2020-05-15 03:04:00 | 吉野万理子


夕方に車を運転している時にカーラジオでかかっていた、NHKのラジオドラマ。

聞くとはなく聞いていたら、何だかとても切ない物語だったので、心に残ってしまい、きちんと作品全体を知りたくなったので、後で調べて探してみることにした。

その作品が吉野万理子の「青い羽ねむる」。

登場人物というより、登場鳥の名前が印象的だったので、見つけやすかった。



しかし、読んでみると、ラジオドラマとはお話の展開が違ったので、調べてみたら、ラジオドラマの方はこの『ロバのサイン会』に収録されている「青い羽ねむる」を脚色したものらしい。

小説の方が分量も少なく、話も短いが、それぞれの良さがある感じである。

大学院生の蓮くんが飼っていたセキセイインコのパピプーが、命を終える話。

それをインコの側からの語りで述べてゆく。

動物が喋るお話は数多くあると思うが、インコが語り手というのは、珍しいかもしれない。
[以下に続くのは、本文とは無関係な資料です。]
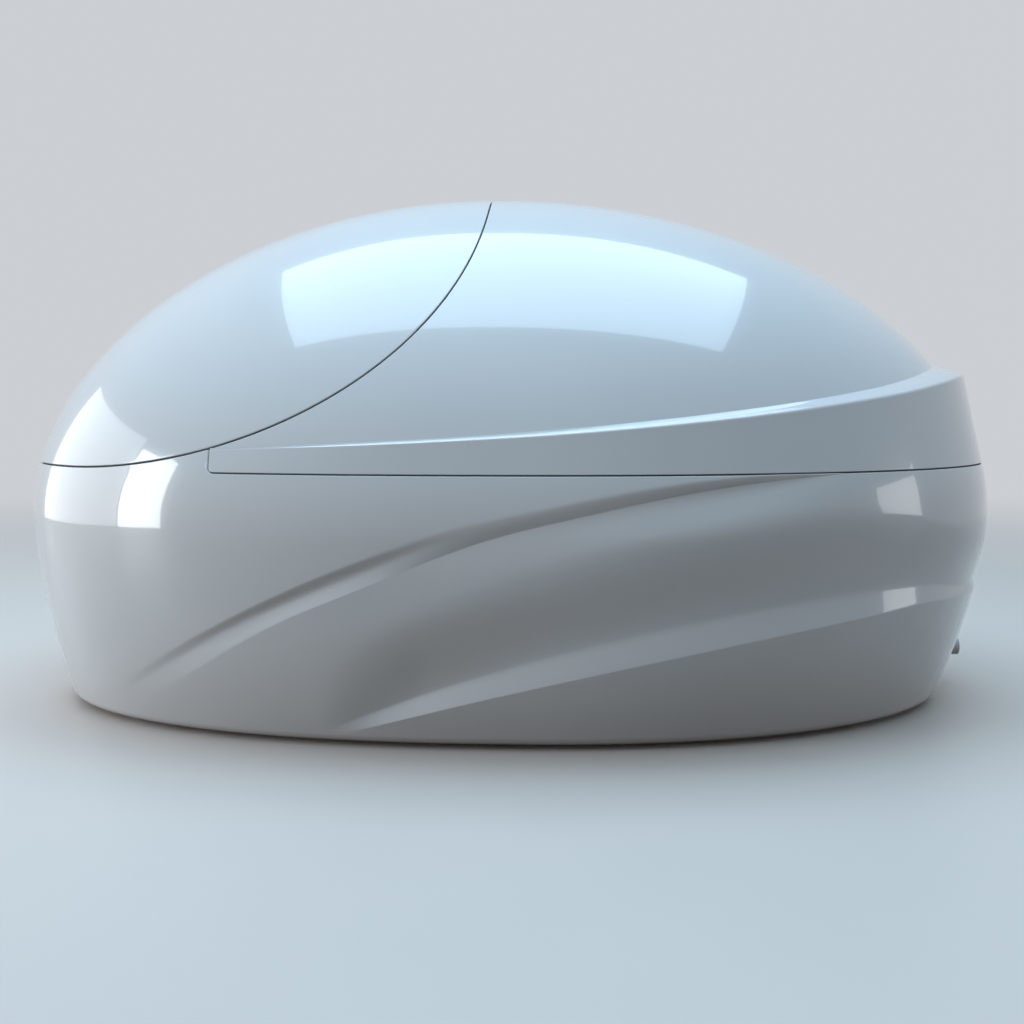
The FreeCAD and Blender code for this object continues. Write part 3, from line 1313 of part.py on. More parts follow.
def make_strut_rod():
    """Rod with its piston, eye and the pin that works in the lever."""
    base, run, length = strut_line()
    end = base + run * length
    piston = cylinder(PISTON_RADIUS, base + run * ROD_START, base + run * (ROD_START + PISTON_LENGTH))
    rod = cylinder(ROD_RADIUS, base + run * ROD_START, end - run * (EYE_RADIUS - 2.0))
    pin = cylinder(STRUT_PIN_RADIUS, end + Vector(0, EYE_THICKNESS / 2.0, 0),
                   end - Vector(0, STRUT_SIDE + LEVER_THICKNESS / 2.0 + 1.0, 0))
    return fuse([piston, rod, strut_eye(end), pin])


def make_door_handle(dome_inside):
    """Pull bar inside the door's foot end."""
    centre, front, _, _, _, _ = envelope(DOOR_HANDLE_Z, SHELL)
    wall = centre - front
    points = [Vector(wall + x, y, DOOR_HANDLE_Z)
              for x, y in ((-20.0, -DOOR_HANDLE_REACH), (55.0, -DOOR_HANDLE_REACH),
                           (55.0, DOOR_HANDLE_REACH), (-20.0, DOOR_HANDLE_REACH))]
    return pipe(points, 22.0, RAIL_RADIUS).common(dome_inside)


# ================================================================ build
def build():
    """Make every sub-part."""
    os.makedirs("parts", exist_ok=True)
    dome = dome_solid()
    dome_inside = dome_solid(SHELL)
    cavity = tub_solid(CASING_WALL, CASING_BOTTOM_Z + SOLE_THICKNESS, 740.0)
    holes = bolt_holes()

    casing = make_tub_casing(cavity)
    for cutter in holes + casing_ports():
        casing = casing.cut(cutter)
    export("tub_casing", casing)
    liner = make_pool_liner(cavity)
    export("pool_liner", liner)
    export("floor_insulation", make_floor_insulation())
    export("heater_mat", make_heater_mat())
    export("chassis_rails", make_chassis_rails())
    export("cross_members", make_cross_members())
    export("levelling_feet", make_levelling_feet())

    canopy = make_canopy_shell(dome, dome_inside)
    rim_seal = make_rim_seal()
    for hole in holes:
        canopy = canopy.cut(hole)
        rim_seal = rim_seal.cut(hole)
    export("canopy_shell", canopy)
    export("rim_seal", rim_seal)
    export("canopy_bolts", make_canopy_bolts())
    export("door_seal", make_door_seal(casing))
    export("ceiling_light", make_ceiling_light(dome_inside))
    export("vent_grille", make_vent_grille(dome_inside))

    export("door_shell", make_door_shell(dome, dome_inside))
    export("door_handle", make_door_handle(dome_inside))
    mirrored = {
        "hinge_bracket": make_hinge_bracket(dome_inside),
        "hinge_pin": make_hinge_pin(),
        "hinge_arm": make_hinge_arm(dome_inside),
        "strut_bracket": make_strut_bracket(dome_inside),
        "strut_cylinder": make_strut_cylinder(),
        "strut_rod": make_strut_rod(),
    }
    for name, shape in mirrored.items():
        export(f"{name}_left", shape)
        export(f"{name}_right", mirror(shape))

    export("service_hatch", make_service_hatch())
    export("equipment_rack", make_equipment_rack())
    export("circulation_pump", make_circulation_pump())
    export("pump_motor", make_pump_motor())
    export("filter_canister", make_filter_canister())
    export("filter_lid", make_filter_lid())
    export("inline_heater", make_inline_heater())
    export("uv_steriliser", make_uv_steriliser())
    export("control_box", make_control_box())
    export("suction_fitting", make_suction_fitting(liner))
    export("return_jets", make_return_jets(liner))
    export("suction_pipe", make_suction_pipe())
    export("pressure_pipe", make_pressure_pipe())
    export("heater_pipe", make_heater_pipe())
    export("lamp_pipe", make_lamp_pipe())
    export("return_pipe", make_return_pipe())
    export("drain_fitting", make_drain_fitting())
    export("drain_pipe", make_drain_pipe())
    export("drain_valve", make_drain_valve())
    export("drain_lever", make_drain_lever())
    export("drain_spigot", make_drain_spigot())
    export("cable_gland", make_cable_gland())

    export("button_bezels", make_button_bezels())
    light_y, call_y = button_places()
    export("light_button", make_button(light_y))
    export("call_button", make_button(call_y))
    export("underwater_lights", make_underwater_lights(liner))
    export("light_lenses", make_light_lenses(liner))
    export("entry_rails", make_entry_rails())


if __name__ == "__main__":
    build()
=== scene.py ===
"""Looks of the flotation tank: moulded shells, fittings, finishes and the studio round them."""

from __future__ import annotations

import json
import logging
import math
from collections.abc import Sequence
from dataclasses import dataclass, field
from enum import Enum

import bmesh
import bpy
import numpy as np
from mathutils import Matrix, Vector

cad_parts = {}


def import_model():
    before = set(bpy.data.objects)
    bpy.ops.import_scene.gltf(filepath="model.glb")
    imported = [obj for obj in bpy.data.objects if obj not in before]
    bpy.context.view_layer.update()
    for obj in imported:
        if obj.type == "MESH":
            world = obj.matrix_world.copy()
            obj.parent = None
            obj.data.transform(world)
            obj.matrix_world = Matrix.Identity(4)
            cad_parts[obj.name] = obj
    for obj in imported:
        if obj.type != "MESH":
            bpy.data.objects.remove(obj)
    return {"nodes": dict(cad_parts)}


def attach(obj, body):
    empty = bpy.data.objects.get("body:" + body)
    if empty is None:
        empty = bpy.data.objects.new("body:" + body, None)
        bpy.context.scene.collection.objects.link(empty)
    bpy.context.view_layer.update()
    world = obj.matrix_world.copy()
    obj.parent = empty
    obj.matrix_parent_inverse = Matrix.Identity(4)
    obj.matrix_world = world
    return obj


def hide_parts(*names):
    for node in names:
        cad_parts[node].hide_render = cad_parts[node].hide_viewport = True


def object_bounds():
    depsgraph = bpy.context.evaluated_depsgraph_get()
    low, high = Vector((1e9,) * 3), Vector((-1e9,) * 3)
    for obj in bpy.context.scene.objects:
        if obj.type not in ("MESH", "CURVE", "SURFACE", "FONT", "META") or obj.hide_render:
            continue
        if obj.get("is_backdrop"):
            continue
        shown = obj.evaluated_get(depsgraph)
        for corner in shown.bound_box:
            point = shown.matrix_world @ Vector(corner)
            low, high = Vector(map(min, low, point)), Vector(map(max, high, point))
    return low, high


LOG = logging.getLogger("flotation_tank")
# Rings across the rounded edge of a shell.
EDGE_RINGS = 5
# Where a finish's colour starts and ends to drift, and how far its roughness does.
DRIFT_ENDS = (0.3, 0.7)
GLOSS_SPREAD = (0.85, 1.2)
# A Mix node's colour sockets share their names with its other sockets, so they go by number.
MIX_COLOUR_A, MIX_COLOUR_B, MIX_COLOUR_RESULT = 6, 7, 2
Array = np.ndarray
Section = tuple[Array, Array, Array, Array, Array, Array]
Span = tuple[float, float]
Triple = tuple[float, float, float]
Tree = bpy.types.NodeTree
Node = bpy.types.Node
Socket = bpy.types.NodeSocket


# ------------------------------------------------------------------ small sums
def ease(share: Array) -> Array:
    """Smooth step of a share that is held between 0 and 1."""
    held = np.clip(share, 0.0, 1.0)
    return held * held * (3.0 - 2.0 * held)


def fade(value: Array, start: float, full: float) -> Array:
    """0 at start, 1 at full, smooth between."""
    return ease((np.asarray(value, float) - start) / (full - start))


def blend(start: Array, end: Array, share: Array) -> Array:
    """Values a share of the way from start to end."""
    return start + (end - start) * share


def unit(vectors: Array) -> Array:
    """Vectors of length one along the last axis."""
    return vectors / np.maximum(np.linalg.norm(vectors, axis=-1, keepdims=True), 1e-12)


def close_packed(count: int) -> Array:
    """Shares from 0 to 1 that crowd towards both ends."""
    return 0.5 - 0.5 * np.cos(np.linspace(0.0, math.pi, count))


def even_shares(points: Array, spacing: Array) -> Array:
    """Positions along a line of points that keep a wanted spacing.

    Args:
        points: the line's points, one row each.
        spacing: wanted distance between neighbours at each point.

    Returns:
        Fractional indices into the line, both ends among them.
    """
    runs = np.linalg.norm(np.diff(points, axis=0), axis=1)
    steps = runs / (0.5 * (spacing[1:] + spacing[:-1]))
    total = np.concatenate([[0.0], np.cumsum(steps)])
    count = int(math.ceil(total[-1])) + 1
    return np.interp(np.linspace(0.0, total[-1], count), total, np.arange(len(points)))


def run_shares(points: Array) -> Array:
    """Share of a line's whole length at each of its points."""
    run = np.concatenate([[0.0], np.cumsum(np.linalg.norm(np.diff(points, axis=0), axis=1))])
    return run / run[-1]


def pick(values: Array, places: Array) -> Array:
    """Values read at fractional indices."""
    return np.interp(places, np.arange(len(values)), values)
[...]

インコの語りで、死を語ることによって、大切な存在との別れを描いているのだろう。

動物の側から描くことによって、人間の考え方を相対化しているようなところがある。

それにしても切ない話であるが、今の私には少し厳しい。

ただ、それでも「死」というものの受け止め方が優しいので、スッと心に入ってくる。

作品には明示されていないが、おそらく「母との別れ」をインコの死は象徴しているのではないだろうか?

パピプーはオスだけれども。

登場する朝ドラはおそらく架空のものだろう。

インコの名前がパピプーなのは、なぜなんだろう?

何か意味があるのか。

こうなったら、ラジオドラマの脚本の方も読みたくなってきた。

この短編集は連作短編らしいので、他の作品も読んでみることにする。